SHORT PROBLEM> The records below hold a stretch from the line with "Reconstruct the object" through the line with "tooth_height = 0.7"; return exactly those lines, ends included, and nothing more.

INFORMATION SUPPLIED>
◇ ◇ ◇

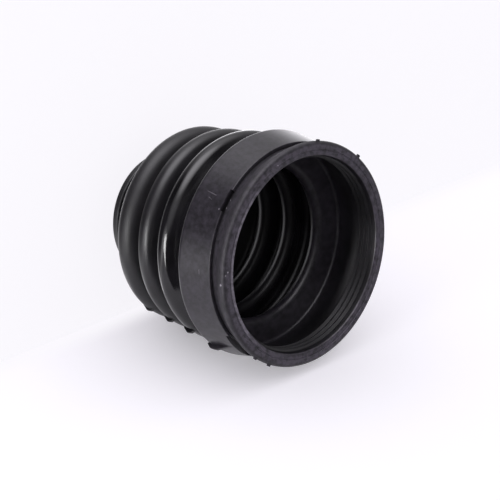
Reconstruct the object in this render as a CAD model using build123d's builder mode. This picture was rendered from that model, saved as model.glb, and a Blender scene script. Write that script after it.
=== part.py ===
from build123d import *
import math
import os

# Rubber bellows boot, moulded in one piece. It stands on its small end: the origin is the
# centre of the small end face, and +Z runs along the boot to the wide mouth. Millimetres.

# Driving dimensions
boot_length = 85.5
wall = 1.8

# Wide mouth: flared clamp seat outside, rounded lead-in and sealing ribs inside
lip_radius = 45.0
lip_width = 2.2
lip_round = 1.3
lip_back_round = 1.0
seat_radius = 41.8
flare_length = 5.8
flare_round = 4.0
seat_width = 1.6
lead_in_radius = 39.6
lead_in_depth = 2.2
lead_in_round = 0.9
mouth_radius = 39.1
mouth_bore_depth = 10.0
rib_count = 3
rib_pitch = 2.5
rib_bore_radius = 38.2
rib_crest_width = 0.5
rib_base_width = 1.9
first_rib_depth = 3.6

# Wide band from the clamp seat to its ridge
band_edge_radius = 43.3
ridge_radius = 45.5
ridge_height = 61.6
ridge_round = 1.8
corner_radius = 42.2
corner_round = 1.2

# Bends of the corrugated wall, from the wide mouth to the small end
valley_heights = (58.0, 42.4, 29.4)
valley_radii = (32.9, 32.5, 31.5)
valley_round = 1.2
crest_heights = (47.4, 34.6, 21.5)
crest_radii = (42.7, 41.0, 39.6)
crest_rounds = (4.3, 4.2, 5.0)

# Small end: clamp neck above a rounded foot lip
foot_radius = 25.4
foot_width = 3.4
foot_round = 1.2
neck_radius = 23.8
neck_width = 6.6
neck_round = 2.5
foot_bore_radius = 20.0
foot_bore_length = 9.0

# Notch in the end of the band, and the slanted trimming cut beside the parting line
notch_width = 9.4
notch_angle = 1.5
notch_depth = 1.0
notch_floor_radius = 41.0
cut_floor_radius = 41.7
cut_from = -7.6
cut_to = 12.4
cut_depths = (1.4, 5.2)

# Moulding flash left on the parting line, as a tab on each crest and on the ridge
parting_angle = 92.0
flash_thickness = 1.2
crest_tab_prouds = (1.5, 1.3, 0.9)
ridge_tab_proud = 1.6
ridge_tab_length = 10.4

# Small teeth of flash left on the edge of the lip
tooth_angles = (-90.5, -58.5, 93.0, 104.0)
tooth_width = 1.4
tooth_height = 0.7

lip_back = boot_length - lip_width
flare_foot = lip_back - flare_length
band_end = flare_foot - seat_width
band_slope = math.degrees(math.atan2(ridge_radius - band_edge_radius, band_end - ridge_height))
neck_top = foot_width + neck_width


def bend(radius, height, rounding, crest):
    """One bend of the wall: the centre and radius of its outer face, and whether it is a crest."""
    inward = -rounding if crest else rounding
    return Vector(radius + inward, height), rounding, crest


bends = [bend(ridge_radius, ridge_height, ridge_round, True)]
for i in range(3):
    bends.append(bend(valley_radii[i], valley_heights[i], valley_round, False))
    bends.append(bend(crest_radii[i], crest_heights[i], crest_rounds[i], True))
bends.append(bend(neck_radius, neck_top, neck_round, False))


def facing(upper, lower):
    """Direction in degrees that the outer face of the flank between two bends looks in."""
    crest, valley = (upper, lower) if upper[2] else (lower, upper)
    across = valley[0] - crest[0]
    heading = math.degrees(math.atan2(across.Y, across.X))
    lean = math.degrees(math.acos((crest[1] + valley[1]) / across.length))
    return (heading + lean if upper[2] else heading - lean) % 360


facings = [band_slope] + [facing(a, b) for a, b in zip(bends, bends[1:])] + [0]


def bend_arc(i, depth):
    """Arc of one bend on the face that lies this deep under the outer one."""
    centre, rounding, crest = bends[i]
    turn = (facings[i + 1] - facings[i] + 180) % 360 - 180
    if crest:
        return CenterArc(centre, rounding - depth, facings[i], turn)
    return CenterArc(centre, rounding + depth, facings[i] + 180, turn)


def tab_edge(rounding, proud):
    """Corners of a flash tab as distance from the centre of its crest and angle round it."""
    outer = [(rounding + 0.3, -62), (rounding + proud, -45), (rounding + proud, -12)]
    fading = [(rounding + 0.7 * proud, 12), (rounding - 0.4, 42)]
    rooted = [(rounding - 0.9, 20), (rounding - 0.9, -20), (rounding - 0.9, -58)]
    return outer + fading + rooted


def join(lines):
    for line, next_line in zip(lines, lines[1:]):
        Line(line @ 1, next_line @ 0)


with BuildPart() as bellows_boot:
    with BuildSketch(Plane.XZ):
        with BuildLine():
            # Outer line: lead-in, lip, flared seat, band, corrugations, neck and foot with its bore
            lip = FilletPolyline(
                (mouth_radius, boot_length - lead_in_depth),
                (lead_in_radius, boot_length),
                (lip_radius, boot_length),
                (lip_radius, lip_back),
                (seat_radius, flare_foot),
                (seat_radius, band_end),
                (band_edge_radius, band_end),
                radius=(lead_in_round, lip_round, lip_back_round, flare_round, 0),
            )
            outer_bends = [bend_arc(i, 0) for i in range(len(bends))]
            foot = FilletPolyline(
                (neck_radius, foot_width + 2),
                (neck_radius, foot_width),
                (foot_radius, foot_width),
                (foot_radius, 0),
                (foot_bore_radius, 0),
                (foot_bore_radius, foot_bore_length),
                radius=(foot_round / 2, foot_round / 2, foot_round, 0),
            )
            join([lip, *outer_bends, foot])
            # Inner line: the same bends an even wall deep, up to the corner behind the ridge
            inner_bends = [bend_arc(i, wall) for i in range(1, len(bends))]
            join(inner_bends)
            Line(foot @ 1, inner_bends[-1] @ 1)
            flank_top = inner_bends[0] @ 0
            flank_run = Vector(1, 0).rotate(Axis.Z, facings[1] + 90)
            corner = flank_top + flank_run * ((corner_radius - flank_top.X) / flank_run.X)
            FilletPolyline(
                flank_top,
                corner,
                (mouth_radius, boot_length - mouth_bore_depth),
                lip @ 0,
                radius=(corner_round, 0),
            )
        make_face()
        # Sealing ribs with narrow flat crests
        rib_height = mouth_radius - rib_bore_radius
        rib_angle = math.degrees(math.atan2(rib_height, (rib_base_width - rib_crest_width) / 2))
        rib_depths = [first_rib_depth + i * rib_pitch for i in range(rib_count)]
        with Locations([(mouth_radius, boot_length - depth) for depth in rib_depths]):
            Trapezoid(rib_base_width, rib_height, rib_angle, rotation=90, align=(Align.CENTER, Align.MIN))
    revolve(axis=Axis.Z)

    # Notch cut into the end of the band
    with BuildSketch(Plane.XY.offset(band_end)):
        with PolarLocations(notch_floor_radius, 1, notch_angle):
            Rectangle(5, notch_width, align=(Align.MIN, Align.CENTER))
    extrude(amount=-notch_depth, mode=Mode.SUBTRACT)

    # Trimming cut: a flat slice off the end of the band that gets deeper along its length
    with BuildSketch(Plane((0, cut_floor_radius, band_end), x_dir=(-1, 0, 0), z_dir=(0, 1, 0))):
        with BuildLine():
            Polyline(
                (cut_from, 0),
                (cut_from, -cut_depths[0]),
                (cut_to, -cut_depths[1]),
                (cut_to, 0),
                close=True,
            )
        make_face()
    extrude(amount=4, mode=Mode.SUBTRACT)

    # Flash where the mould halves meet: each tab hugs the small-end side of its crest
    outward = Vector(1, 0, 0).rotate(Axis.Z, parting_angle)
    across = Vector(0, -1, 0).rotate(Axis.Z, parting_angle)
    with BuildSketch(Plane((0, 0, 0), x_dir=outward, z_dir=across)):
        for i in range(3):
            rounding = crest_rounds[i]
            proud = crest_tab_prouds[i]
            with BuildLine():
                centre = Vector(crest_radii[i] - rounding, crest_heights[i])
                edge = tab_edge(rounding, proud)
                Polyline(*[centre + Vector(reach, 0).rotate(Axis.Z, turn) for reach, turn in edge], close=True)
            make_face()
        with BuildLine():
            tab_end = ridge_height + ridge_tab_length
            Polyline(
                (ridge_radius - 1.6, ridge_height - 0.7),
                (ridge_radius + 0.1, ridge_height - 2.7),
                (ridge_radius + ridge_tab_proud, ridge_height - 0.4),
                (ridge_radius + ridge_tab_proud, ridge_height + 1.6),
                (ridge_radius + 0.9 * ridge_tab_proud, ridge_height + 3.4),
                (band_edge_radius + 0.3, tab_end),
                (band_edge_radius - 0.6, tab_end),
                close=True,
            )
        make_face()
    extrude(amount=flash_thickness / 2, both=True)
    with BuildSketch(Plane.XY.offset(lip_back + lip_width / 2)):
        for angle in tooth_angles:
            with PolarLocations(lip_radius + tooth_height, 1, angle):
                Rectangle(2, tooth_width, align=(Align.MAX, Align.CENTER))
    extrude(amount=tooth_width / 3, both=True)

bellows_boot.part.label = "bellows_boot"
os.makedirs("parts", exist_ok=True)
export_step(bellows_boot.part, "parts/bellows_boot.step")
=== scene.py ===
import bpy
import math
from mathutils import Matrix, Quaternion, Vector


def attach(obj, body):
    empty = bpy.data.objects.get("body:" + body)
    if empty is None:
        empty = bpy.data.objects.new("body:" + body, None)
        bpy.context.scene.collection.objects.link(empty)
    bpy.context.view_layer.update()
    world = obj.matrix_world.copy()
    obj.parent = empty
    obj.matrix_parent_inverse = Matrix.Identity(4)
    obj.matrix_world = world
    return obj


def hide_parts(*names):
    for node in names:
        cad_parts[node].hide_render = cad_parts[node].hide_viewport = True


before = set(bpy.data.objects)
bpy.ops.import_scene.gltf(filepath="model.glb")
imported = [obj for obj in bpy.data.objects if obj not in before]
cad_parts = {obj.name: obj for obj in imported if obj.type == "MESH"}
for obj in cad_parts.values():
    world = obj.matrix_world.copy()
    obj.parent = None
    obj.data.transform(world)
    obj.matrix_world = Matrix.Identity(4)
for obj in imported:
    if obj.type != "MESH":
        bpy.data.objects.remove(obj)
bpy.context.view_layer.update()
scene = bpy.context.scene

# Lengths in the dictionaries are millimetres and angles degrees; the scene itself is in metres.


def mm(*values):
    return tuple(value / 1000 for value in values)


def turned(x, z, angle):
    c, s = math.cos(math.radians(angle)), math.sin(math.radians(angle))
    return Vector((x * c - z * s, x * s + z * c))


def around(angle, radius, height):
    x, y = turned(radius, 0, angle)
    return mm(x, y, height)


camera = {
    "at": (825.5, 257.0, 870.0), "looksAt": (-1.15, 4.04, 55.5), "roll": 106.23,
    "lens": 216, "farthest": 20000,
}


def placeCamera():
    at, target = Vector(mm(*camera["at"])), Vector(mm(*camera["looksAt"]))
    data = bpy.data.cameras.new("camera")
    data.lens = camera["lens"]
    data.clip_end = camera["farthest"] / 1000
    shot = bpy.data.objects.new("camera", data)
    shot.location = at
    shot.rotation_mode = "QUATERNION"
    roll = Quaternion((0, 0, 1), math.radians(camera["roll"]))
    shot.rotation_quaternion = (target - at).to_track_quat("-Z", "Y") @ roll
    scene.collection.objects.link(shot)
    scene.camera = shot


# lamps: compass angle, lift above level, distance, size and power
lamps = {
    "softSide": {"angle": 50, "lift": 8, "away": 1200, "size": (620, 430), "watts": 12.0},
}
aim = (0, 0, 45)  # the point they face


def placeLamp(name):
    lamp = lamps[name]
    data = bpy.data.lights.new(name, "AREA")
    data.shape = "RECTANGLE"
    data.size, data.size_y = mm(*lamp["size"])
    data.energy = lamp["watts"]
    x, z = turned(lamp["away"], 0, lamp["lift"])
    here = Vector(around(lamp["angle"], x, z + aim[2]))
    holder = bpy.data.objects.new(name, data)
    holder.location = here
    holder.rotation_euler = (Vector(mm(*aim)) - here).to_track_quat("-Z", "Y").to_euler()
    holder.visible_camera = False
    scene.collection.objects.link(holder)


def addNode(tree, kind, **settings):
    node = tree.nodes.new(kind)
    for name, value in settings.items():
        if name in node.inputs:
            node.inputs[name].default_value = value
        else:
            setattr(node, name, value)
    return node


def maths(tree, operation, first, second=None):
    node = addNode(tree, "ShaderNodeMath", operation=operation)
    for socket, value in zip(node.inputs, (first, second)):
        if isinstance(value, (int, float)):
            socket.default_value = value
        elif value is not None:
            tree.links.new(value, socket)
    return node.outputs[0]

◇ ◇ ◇

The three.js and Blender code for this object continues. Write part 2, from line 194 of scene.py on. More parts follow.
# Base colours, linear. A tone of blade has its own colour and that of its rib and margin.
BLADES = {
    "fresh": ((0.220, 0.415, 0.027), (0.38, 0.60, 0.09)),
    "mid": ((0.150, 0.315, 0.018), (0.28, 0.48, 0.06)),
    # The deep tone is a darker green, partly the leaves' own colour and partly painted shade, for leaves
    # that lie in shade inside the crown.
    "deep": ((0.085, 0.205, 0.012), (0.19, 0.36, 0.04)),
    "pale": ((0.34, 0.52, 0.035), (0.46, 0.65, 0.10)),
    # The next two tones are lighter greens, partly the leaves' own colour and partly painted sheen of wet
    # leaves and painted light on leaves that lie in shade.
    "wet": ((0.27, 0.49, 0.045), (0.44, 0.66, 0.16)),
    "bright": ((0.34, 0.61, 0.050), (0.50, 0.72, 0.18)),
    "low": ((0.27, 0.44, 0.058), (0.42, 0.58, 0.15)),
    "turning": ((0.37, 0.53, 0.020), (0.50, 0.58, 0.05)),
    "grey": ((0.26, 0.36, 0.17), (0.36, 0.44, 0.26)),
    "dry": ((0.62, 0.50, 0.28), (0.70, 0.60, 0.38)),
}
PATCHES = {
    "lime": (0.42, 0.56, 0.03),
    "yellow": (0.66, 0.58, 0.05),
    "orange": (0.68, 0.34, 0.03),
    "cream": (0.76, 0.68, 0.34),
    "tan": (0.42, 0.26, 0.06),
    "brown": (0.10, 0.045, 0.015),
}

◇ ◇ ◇

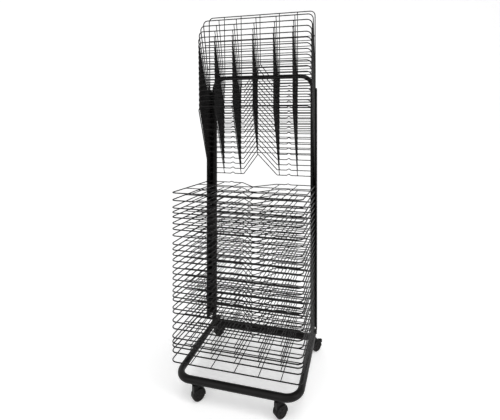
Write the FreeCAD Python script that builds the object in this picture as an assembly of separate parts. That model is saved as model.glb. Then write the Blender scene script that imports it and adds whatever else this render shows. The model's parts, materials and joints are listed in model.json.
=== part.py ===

◇ ◇ ◇

RESPONSE TO THIS TASK>
Reconstruct the object in this render as a CAD model using build123d's builder mode. This picture was rendered from that model, saved as model.glb, and a Blender scene script. Write that script after it.
=== part.py ===
from build123d import *
import math
import os

# Rubber bellows boot, moulded in one piece. It stands on its small end: the origin is the
# centre of the small end face, and +Z runs along the boot to the wide mouth. Millimetres.

# Driving dimensions
boot_length = 85.5
wall = 1.8

# Wide mouth: flared clamp seat outside, rounded lead-in and sealing ribs inside
lip_radius = 45.0
lip_width = 2.2
lip_round = 1.3
lip_back_round = 1.0
seat_radius = 41.8
flare_length = 5.8
flare_round = 4.0
seat_width = 1.6
lead_in_radius = 39.6
lead_in_depth = 2.2
lead_in_round = 0.9
mouth_radius = 39.1
mouth_bore_depth = 10.0
rib_count = 3
rib_pitch = 2.5
rib_bore_radius = 38.2
rib_crest_width = 0.5
rib_base_width = 1.9
first_rib_depth = 3.6

# Wide band from the clamp seat to its ridge
band_edge_radius = 43.3
ridge_radius = 45.5
ridge_height = 61.6
ridge_round = 1.8
corner_radius = 42.2
corner_round = 1.2

# Bends of the corrugated wall, from the wide mouth to the small end
valley_heights = (58.0, 42.4, 29.4)
valley_radii = (32.9, 32.5, 31.5)
valley_round = 1.2
crest_heights = (47.4, 34.6, 21.5)
crest_radii = (42.7, 41.0, 39.6)
crest_rounds = (4.3, 4.2, 5.0)

# Small end: clamp neck above a rounded foot lip
foot_radius = 25.4
foot_width = 3.4
foot_round = 1.2
neck_radius = 23.8
neck_width = 6.6
neck_round = 2.5
foot_bore_radius = 20.0
foot_bore_length = 9.0

# Notch in the end of the band, and the slanted trimming cut beside the parting line
notch_width = 9.4
notch_angle = 1.5
notch_depth = 1.0
notch_floor_radius = 41.0
cut_floor_radius = 41.7
cut_from = -7.6
cut_to = 12.4
cut_depths = (1.4, 5.2)

# Moulding flash left on the parting line, as a tab on each crest and on the ridge
parting_angle = 92.0
flash_thickness = 1.2
crest_tab_prouds = (1.5, 1.3, 0.9)
ridge_tab_proud = 1.6
ridge_tab_length = 10.4

# Small teeth of flash left on the edge of the lip
tooth_angles = (-90.5, -58.5, 93.0, 104.0)
tooth_width = 1.4
tooth_height = 0.7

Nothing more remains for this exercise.